Your task is to quote, unchanged, only the lines from the one with "make_crossbar_screws()" through the one with "obj.matrix_world = Matrix.Identity(4)", both ends included.

• [INFORMATION SUPPLIED]:
####################

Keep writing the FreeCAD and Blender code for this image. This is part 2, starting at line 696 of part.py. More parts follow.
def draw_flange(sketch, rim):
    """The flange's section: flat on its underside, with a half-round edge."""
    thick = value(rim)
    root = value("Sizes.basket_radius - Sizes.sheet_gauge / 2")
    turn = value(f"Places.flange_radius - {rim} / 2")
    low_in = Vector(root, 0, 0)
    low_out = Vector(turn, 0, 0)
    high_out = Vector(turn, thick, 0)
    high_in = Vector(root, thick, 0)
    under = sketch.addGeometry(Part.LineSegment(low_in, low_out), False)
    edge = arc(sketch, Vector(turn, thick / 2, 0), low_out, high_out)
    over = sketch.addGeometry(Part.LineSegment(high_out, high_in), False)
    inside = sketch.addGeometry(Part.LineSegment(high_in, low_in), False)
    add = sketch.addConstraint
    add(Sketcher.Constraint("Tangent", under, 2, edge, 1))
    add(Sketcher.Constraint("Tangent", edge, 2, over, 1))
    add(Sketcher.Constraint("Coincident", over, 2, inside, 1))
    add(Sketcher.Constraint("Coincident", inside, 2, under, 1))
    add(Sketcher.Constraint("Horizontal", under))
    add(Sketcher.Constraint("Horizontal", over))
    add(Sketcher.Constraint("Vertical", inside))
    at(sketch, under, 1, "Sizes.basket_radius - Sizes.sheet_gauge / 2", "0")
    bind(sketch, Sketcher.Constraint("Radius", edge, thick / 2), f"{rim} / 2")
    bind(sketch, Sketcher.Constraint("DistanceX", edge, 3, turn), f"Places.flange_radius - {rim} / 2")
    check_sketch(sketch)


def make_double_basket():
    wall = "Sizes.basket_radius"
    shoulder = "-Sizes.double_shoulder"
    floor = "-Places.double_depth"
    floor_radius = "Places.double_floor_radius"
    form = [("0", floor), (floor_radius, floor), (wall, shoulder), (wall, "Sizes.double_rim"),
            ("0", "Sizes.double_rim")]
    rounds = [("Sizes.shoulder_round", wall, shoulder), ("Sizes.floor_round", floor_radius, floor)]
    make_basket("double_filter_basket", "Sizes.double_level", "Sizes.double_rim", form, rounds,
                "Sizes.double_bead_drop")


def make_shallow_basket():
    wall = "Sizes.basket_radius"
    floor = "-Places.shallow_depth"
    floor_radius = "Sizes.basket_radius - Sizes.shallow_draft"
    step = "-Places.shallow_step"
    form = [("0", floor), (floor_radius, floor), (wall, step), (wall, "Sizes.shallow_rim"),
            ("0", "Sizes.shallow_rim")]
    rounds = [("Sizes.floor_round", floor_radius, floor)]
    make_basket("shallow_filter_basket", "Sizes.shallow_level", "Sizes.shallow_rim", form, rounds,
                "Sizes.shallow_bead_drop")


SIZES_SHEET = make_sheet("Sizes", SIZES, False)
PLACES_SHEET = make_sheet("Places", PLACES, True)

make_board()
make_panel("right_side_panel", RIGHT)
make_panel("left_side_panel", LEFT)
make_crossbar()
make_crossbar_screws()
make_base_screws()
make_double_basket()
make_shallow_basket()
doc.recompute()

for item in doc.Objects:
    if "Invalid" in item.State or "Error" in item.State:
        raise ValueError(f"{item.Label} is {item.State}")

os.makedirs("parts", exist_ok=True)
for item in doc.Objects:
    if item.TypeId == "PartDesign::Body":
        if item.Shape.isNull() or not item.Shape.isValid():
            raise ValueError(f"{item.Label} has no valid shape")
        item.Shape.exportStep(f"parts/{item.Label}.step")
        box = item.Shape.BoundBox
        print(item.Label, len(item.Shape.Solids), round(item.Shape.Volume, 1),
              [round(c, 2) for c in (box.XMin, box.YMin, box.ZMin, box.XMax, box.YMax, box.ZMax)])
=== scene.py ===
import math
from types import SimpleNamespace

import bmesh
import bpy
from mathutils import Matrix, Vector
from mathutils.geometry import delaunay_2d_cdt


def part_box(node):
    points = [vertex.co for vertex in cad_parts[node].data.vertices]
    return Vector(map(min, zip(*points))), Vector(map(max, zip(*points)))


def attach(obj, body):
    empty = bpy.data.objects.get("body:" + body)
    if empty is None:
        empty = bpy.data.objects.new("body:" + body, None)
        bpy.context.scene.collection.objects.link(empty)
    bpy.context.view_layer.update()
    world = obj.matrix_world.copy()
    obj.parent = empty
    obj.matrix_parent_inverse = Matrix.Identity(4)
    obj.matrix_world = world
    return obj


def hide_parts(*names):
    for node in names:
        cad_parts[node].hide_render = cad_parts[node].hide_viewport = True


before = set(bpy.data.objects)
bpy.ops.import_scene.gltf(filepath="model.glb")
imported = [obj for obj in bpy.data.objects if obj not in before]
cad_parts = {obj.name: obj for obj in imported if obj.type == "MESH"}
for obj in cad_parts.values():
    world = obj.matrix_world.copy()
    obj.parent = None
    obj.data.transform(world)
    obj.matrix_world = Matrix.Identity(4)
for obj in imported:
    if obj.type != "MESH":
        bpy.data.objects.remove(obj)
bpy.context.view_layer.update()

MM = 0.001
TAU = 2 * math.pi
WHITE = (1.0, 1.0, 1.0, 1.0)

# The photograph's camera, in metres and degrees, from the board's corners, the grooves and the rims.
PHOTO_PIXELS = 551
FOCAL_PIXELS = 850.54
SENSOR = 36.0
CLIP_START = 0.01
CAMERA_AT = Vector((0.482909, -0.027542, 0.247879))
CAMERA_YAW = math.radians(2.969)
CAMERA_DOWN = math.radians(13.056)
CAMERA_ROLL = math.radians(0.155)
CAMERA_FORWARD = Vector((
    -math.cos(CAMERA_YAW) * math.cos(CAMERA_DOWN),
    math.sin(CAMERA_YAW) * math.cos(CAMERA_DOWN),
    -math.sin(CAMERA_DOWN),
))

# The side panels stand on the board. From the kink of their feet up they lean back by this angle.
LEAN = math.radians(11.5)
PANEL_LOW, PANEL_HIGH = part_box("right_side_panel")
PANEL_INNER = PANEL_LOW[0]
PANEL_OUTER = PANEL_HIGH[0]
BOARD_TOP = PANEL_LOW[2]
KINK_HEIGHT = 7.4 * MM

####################

• [RESPONSE TO THIS EXERCISE]:
make_crossbar_screws()
make_base_screws()
make_double_basket()
make_shallow_basket()
doc.recompute()

for item in doc.Objects:
    if "Invalid" in item.State or "Error" in item.State:
        raise ValueError(f"{item.Label} is {item.State}")

os.makedirs("parts", exist_ok=True)
for item in doc.Objects:
    if item.TypeId == "PartDesign::Body":
        if item.Shape.isNull() or not item.Shape.isValid():
            raise ValueError(f"{item.Label} has no valid shape")
        item.Shape.exportStep(f"parts/{item.Label}.step")
        box = item.Shape.BoundBox
        print(item.Label, len(item.Shape.Solids), round(item.Shape.Volume, 1),
              [round(c, 2) for c in (box.XMin, box.YMin, box.ZMin, box.XMax, box.YMax, box.ZMax)])
=== scene.py ===
import math
from types import SimpleNamespace

import bmesh
import bpy
from mathutils import Matrix, Vector
from mathutils.geometry import delaunay_2d_cdt


def part_box(node):
    points = [vertex.co for vertex in cad_parts[node].data.vertices]
    return Vector(map(min, zip(*points))), Vector(map(max, zip(*points)))


def attach(obj, body):
    empty = bpy.data.objects.get("body:" + body)
    if empty is None:
        empty = bpy.data.objects.new("body:" + body, None)
        bpy.context.scene.collection.objects.link(empty)
    bpy.context.view_layer.update()
    world = obj.matrix_world.copy()
    obj.parent = empty
    obj.matrix_parent_inverse = Matrix.Identity(4)
    obj.matrix_world = world
    return obj


def hide_parts(*names):
    for node in names:
        cad_parts[node].hide_render = cad_parts[node].hide_viewport = True


before = set(bpy.data.objects)
bpy.ops.import_scene.gltf(filepath="model.glb")
imported = [obj for obj in bpy.data.objects if obj not in before]
cad_parts = {obj.name: obj for obj in imported if obj.type == "MESH"}
for obj in cad_parts.values():
    world = obj.matrix_world.copy()
    obj.parent = None
    obj.data.transform(world)
    obj.matrix_world = Matrix.Identity(4)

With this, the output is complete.